O 4-2-4 funcionou bem na Liga porque a assimetria entre FC Porto e Benfica e os restantes clubes era por demais evidente – Matic e Enzo, ambos numa forma espectacular, foram chegando para a encomenda – mas na Liga Europa as diferenças, ainda que contra (boas) equipas de segunda linha internacional, foram visíveis. Newcastle, Leverkusen e Fenerbahce enviaram um grande número de bolas ao poste e foram sempre uma ameaça incontrolada: o Benfica sentiu, com todas elas, imensas dificuldades. Se recuarmos ao Grupo G da Liga dos Campeões, verficamos que as mesmas dificuldades foram sentidas contra Celtic e Spartak Moscovo. Jesus edificou um Benfica apto para nível interno, menos contra o FC Porto, constante pedra no sapato. O resto foi talento, magia, rasgo, finta, insistência e garra; falta a estrutura táctica (e logo, psicológica) dos campeões: estabilidade, controlo, posse e harmonia entre sectores. O hercúleo esforço que o Benfica fez na época passada está a pagá-lo agora – a derrota trouxe cansaço físico e psicológico. Basta olhar para Enzo e Matic para perceber que não são os mesmos de outrora (ver vídeo do golo do Olympiakos e focar a (não) recuperação displicente de Enzo).  

O «joker» Ramires

Jesus é um homem de ideias fixas: desde que chegou ao Benfica que nunca abdicou deste estilo táctico, mas na primeira época beneficiou de um elemento crucial que pela sua proficiência táctica, versatilidade infinita e pulmão de sobra, lhe equilibrou o onze e lhe permitiu ter o melhor Benfica da era Jesus: falo de Ramires. Com o brasileiro encostado ao lado direito, Jesus tinha um jogador que dava largura ao flanco, auxiliava Javi Garcia na zona defensiva, construía jogadas pelo interior e chegava a pontos de finalização.
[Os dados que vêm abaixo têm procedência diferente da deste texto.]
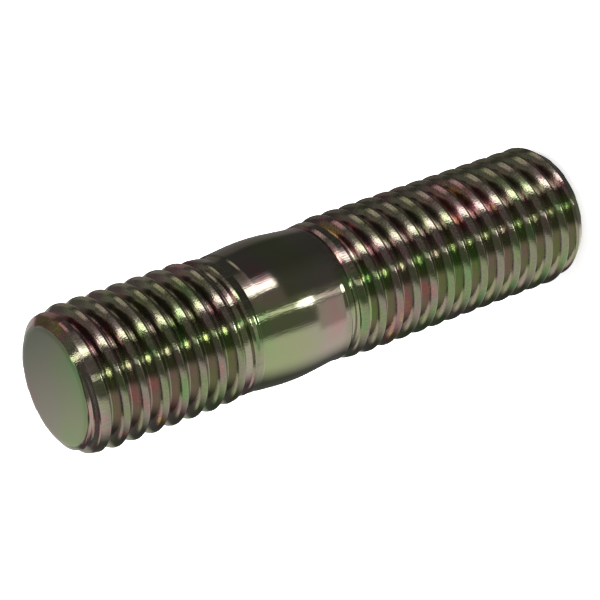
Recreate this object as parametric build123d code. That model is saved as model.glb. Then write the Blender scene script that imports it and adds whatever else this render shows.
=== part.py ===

Sem esse pilar multi-facetado, Jesus perdeu uma estabilidade que nunca voltou a buscar. Tê-lo-à nunca percebido? Talvez a última época, repleta de vitórias, tenha ajudado à continuação da ilusão. Mas três derrotas na «hora H» nunca são por acaso – no «quase» da época passada está a explicação estrutural, tanto deste Benfica actual como do Benfica de Maio. Sem estrutura táctica não há estrutura psicológica, e sem poder de encaixe emocional também não há táctica que resista.